Em outras palavras, o brasileiro comum (aquele que terá que contribuir por 40 anos se quiser a aposentadoria integral; que deverá pagar o carnê por, no mínimo, 25 anos se quiser se aposentar; ou que, sendo muito pobre, terá que esperar mais três ou cinco anos para poder receber o benefício concedidos a idosos pobres) é quem está bancando, com seus impostos, a campanha para convencer a si mesmo de que a Reforma da Previdência é legal.

A população não quer a reforma não porque o governo não sabe se comunicar, mas porque, pelo contrário, deixou muito claro o que queria. E não mostrou esforços pela restruturação do país que também incluam sacrifícios por parte dos mais ricos, que não dependem do INSS ou de serviços públicos porque podem pagar pelo seu presente e seu futuro.

A sociedade mudou, a estrutura do mercado de trabalho mudou, a expectativa de vida mudou.

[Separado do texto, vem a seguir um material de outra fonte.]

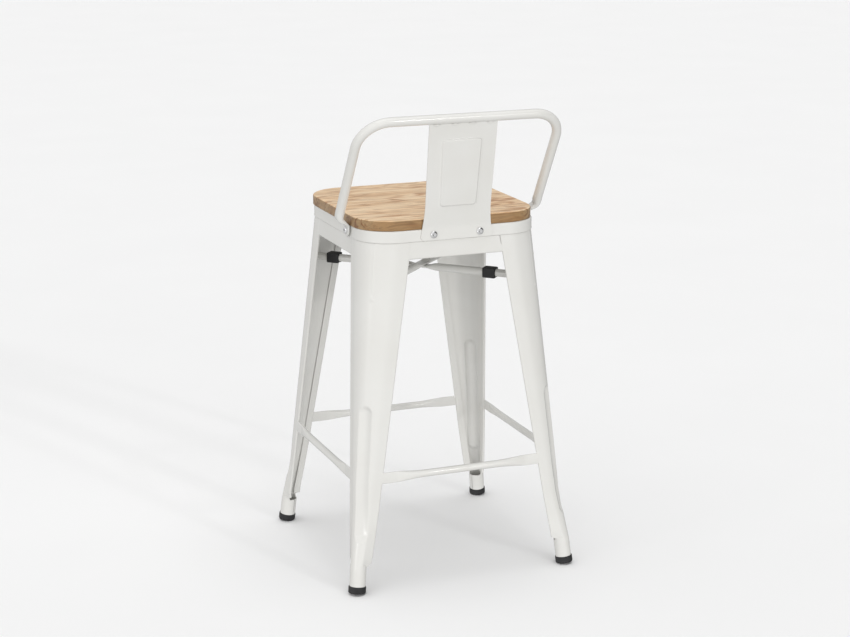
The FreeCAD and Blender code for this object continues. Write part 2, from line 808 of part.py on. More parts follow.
def add_dome_screws(body, name, plane, spots, seat, inwards):
    """Dome-head screws across a plane: seat is where the heads sit along its normal, and inwards says
    whether the shanks point along that normal."""
    def across(part, away, draw_one, kind, length, along_normal):
        sketch = new_sketch(body, f"{name}_{part}_outline", plane, (ZERO, ZERO, seat + away))
        for x, y in spots:
            draw_one(sketch, x, y)
        reverse = along_normal if kind == "Pocket" else not along_normal
        return feature(body, kind, f"{name}_{part}", sketch, Length=length, Reversed=reverse)

    head_end = -S.dome_height if inwards else S.dome_height
    across("shank", ZERO, lambda sketch, x, y: draw_circle(sketch, x, y, S.bolt_radius),
           "Pad", S.bolt_length, inwards)
    across("head", ZERO, lambda sketch, x, y: draw_circle(sketch, x, y, S.dome_radius),
           "Pad", S.dome_height, not inwards)
    place_along = {"XZ_Plane": lambda box: -box.YMin, "YZ_Plane": lambda box: box.XMin}[plane]
    crown = (seat + head_end).value

    def on_crown(edge):
        box = edge.BoundBox
        flat = min(box.XLength, box.YLength) < 0.01
        return flat and abs(place_along(box) - crown) < 0.01

    fillet(body, f"{name}_dome", on_crown, S.dome_height * 0.8)
    across("socket", head_end, lambda sketch, x, y: draw(sketch, hexagon(S.socket_half, x, y)),
           "Pocket", S.socket_depth, inwards)


def add_nuts(body, name, plane, spots, seat, along_normal):
    sketch = new_sketch(body, f"{name}_outline", plane, (ZERO, ZERO, seat))
    for x, y in spots:
        draw(sketch, hexagon(S.nut_half, x, y))
        draw_circle(sketch, x, y, S.bolt_radius)
    feature(body, "Pad", name, sketch, Length=S.nut_height, Reversed=not along_normal)


def fastener_body(label):
    body = new_body(label)
    body.AllowCompound = True
    return body


def make_back_fasteners():
    """The splat's bolts point along -Y, which is the normal of the XZ plane; the hoop's point inwards."""
    rear = [(S.splat_bolt_x, S.back_bolt_z), (-S.splat_bolt_x, S.back_bolt_z)]
    side = [(S.tab_y, S.back_bolt_z)]
    inner = S.pan_half - S.gauge
    add_dome_screws(fastener_body("splat_screws"), "splat_screw", "XZ_Plane", rear,
                    -(S.pan_half + S.splat_sheet), True)
    add_nuts(fastener_body("splat_nuts"), "splat_nut", "XZ_Plane", rear, -inner, True)
    screws, nuts = fastener_body("hoop_screws"), fastener_body("hoop_nuts")
    seat = S.pan_half + S.tab_thickness
    add_dome_screws(screws, "hoop_screw_left", "YZ_Plane", side, seat, False)
    add_dome_screws(screws, "hoop_screw_right", "YZ_Plane", side, -seat, True)
    add_nuts(nuts, "hoop_nut_left", "YZ_Plane", side, inner, False)
    add_nuts(nuts, "hoop_nut_right", "YZ_Plane", side, -inner, True)


def make_board_screws():
    body = fastener_body("board_screws")
    under = S.frame_top + S.rim_height - S.gauge
    for name, radius, length, upwards in (
        ("shank", S.board_screw_radius, S.board_screw_length, True),
        ("head", S.board_screw_head, S.board_screw_radius * 1.2, False),
    ):
        sketch = new_sketch(body, f"board_screw_{name}_outline", "XY_Plane", (ZERO, ZERO, under))
        for x, y in hole_pattern(S.board_screw_spot):
            draw_circle(sketch, x, y, radius)
        feature(body, "Pad", f"board_screw_{name}", sketch, Length=length, Reversed=not upwards)


# ---------------------------------------------------------------- run

def build():
    make_seat_board()
    make_seat_pan()
    for name, quarter in QUARTERS.items():
        make_leg(f"leg_{name}", quarter)
        make_foot_cap(f"foot_cap_{name}", quarter)
    for name, quarter in SIDES.items():
        make_apron(f"apron_{name}", quarter)
        make_footrest_bar(f"footrest_bar_{name}", quarter)
    lower, upper = S.brace_height, S.brace_height + S.brace_flat
    make_cross_brace("cross_brace_lower", 135, lower)
    make_cross_brace("cross_brace_upper", 45, upper)
    for name, quarter in QUARTERS.items():
        spot = getattr(S, f"bumper_{name}")
        make_bumper(f"brace_bumper_{name}", 45 + 90 * quarter, lower if quarter % 2 else upper, spot)
    make_back_hoop()
    make_back_splat()
    make_back_fasteners()
    make_board_screws()


def check():
    """Stops if any object of the document failed, and returns the bodies."""
    doc.recompute()
    failed = [thing.Label for thing in doc.Objects if {"Invalid", "Error"} & set(thing.State)]
    if failed:
        raise RuntimeError(f"these objects failed: {failed}")
    bodies = [thing for thing in doc.Objects if thing.TypeId == "PartDesign::Body"]
    for body in bodies:
        if body.Shape.isNull() or not body.Shape.isValid():
            raise RuntimeError(f"{body.Label} has no valid shape")
    return bodies


build()
os.makedirs("parts", exist_ok=True)
for body in check():
    body.Shape.exportStep(f"parts/{body.Label}.step")
    box = body.Shape.BoundBox
    print(f"{body.Label:26} {len(body.Shape.Solids)} solids {body.Shape.Volume:10.0f} mm3",
          f"x {box.XMin:.1f}..{box.XMax:.1f} y {box.YMin:.1f}..{box.YMax:.1f}",
          f"z {box.ZMin:.1f}..{box.ZMax:.1f}")
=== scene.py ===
import math

import bmesh
import bpy
from mathutils import Matrix, Vector


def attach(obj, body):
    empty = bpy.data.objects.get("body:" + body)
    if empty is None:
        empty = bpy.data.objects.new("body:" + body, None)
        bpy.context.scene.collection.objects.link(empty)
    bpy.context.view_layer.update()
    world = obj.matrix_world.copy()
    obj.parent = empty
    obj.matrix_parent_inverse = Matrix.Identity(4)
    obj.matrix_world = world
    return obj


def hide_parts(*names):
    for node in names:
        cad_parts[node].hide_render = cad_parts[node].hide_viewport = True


# A counter-height stool with a wooden seat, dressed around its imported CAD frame.  Shapes are worked
# out in millimetres in the frame's own axes: origin on the floor at the centre, +Z up, back on +Y.

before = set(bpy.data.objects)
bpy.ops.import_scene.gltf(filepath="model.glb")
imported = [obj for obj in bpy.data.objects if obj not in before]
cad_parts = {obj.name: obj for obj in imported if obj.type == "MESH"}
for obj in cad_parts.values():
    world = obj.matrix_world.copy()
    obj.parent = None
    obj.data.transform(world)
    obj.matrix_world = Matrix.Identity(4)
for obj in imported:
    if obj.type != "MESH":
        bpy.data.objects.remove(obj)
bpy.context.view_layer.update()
MM = 0.001

# ---------------------------------------------------------------- small maths


def clamp(t):
    return max(0.0, min(1.0, t))


def ease(t):
    t = clamp(t)
    return t * t * (3 - 2 * t)


def mix(a, b, t):
    return a + (b - a) * t


def spread(start, end, count):
    """count numbers from start to end."""
    return [mix(start, end, i / (count - 1)) for i in range(count)]


# ---------------------------------------------------------------- materials


class Nodes:
    """Short names for building one material's node tree."""

    def __init__(self, name):
        self.material = bpy.data.materials.new(name)
        self.material.use_nodes = True
        self.tree = self.material.node_tree
        self.shader = self.tree.nodes["Principled BSDF"]
        coordinates = self.tree.nodes.new("ShaderNodeTexCoord")
        self.position = coordinates.outputs["Object"]
        self.facing = coordinates.outputs["Normal"]

    def add(self, kind, inputs=None, **settings):
        node = self.tree.nodes.new("ShaderNode" + kind)
        for key, value in settings.items():
            setattr(node, key, value)
        for key, value in (inputs or {}).items():
            self.join(value, node.inputs[key])
        return node

    def join(self, value, socket):
        if isinstance(value, bpy.types.NodeSocket):
            self.tree.links.new(value, socket)
        else:
            socket.default_value = value

    def stretched(self, scale, source=None):
        node = self.add("Mapping", {"Vector": source or self.position})
        node.inputs["Scale"].default_value = scale
        return node.outputs["Vector"]

    def noise(self, vector, scale, detail=4.0, roughness=0.5, distortion=0.0):
        node = self.add("TexNoise", {"Vector": vector, "Scale": scale, "Detail": detail,
                                     "Roughness": roughness, "Distortion": distortion})
        return node.outputs["Fac"]

    def ramp(self, value, stops):
        """stops are (place, colour or grey level)."""
        node = self.add("ValToRGB", {"Fac": value})
        elements = node.color_ramp.elements
        for index, (place, colour) in enumerate(stops):
            element = elements[index] if index < 2 else elements.new(place)
            element.position = place
            grey = isinstance(colour, (int, float))
            element.color = (colour, colour, colour, 1) if grey else (*colour, 1)
        return node.outputs["Color"]

    def blend(self, kind, amount, first, second):
        node = self.add("Mix", data_type="RGBA", blend_type=kind)
        self.join(amount, node.inputs["Factor"])
        self.join(first, node.inputs["A"])
        self.join(second, node.inputs["B"])
        return node.outputs["Result"]

    def span(self, value, low, high):
        node = self.add("MapRange", {"Value": value, "To Min": low, "To Max": high})
        return node.outputs["Result"]

    def combine(self, operation, first, second):
        node = self.add("VectorMath", {0: first, 1: second}, operation=operation)
        return node.outputs["Vector"]

    def bump(self, height, strength, distance, normal=None):
        inputs = {"Height": height, "Strength": strength, "Distance": distance}
        if normal is not None:
            inputs["Normal"] = normal
        return self.add("Bump", inputs).outputs["Normal"]

    def finish(self, **inputs):
        for key, value in inputs.items():
            self.join(value, self.shader.inputs[key.replace("_", " ")])
        return self.material


def powder_coat(name, colour):
    """Satin off-white powder coat: a faint mottle, the fine dimples of the coating, soft gloss."""
    n = Nodes(name)
    mottle = n.noise(n.position, 14, 3)
    r, g, b = colour
    tone = n.ramp(mottle, [(0.3, (r * 0.965, g * 0.96, b * 0.95)), (0.7, (r, g, b))])
    peel = n.noise(n.position, 620, 2, 0.45)
    dust = n.noise(n.position, 60, 4, 0.6)
    rough = n.span(dust, 0.25, 0.28)
    ripple = n.bump(peel, 0.07, 0.0003)
    return n.finish(Base_Color=tone, Roughness=rough, Normal=ripple, Specular_IOR_Level=0.5,
                    Coat_Weight=0.45, Coat_Roughness=0.10)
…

Portanto, as regras que regem as relações trabalhistas e a Previdência Social podem e devem passar por discussões de tempos em tempos. Contudo, a discussão não pode ser conduzida de forma autoritária ou em um curto espaço de tempo como quer o governo e parte da elite econômica. Pois essas medidas não devem servir para salvar o caixa público, o pescoço de um governo e o rendimento das classes mais abastadas, mas a fim de readequar o país diante das transformações sem tungar ainda mais o andar de baixo.

O Congresso Nacional e o Palácio do Planalto deveriam ter a decência de discutir a Reforma da Previdência em 2018. Qual seria o comportamento dos nobres parlamentares com relação a essa matéria sabendo que seriam avaliados, pouco tempo depois, pelo seu eleitorado nas urnas?

Liberação de emendas para demandas locais e peças bonitas de propaganda despejadas sobre seus eleitores seriam o suficiente para garantir seu voto?

Um parlamentar pode ser muitas coisas. Mas burro não é uma delas.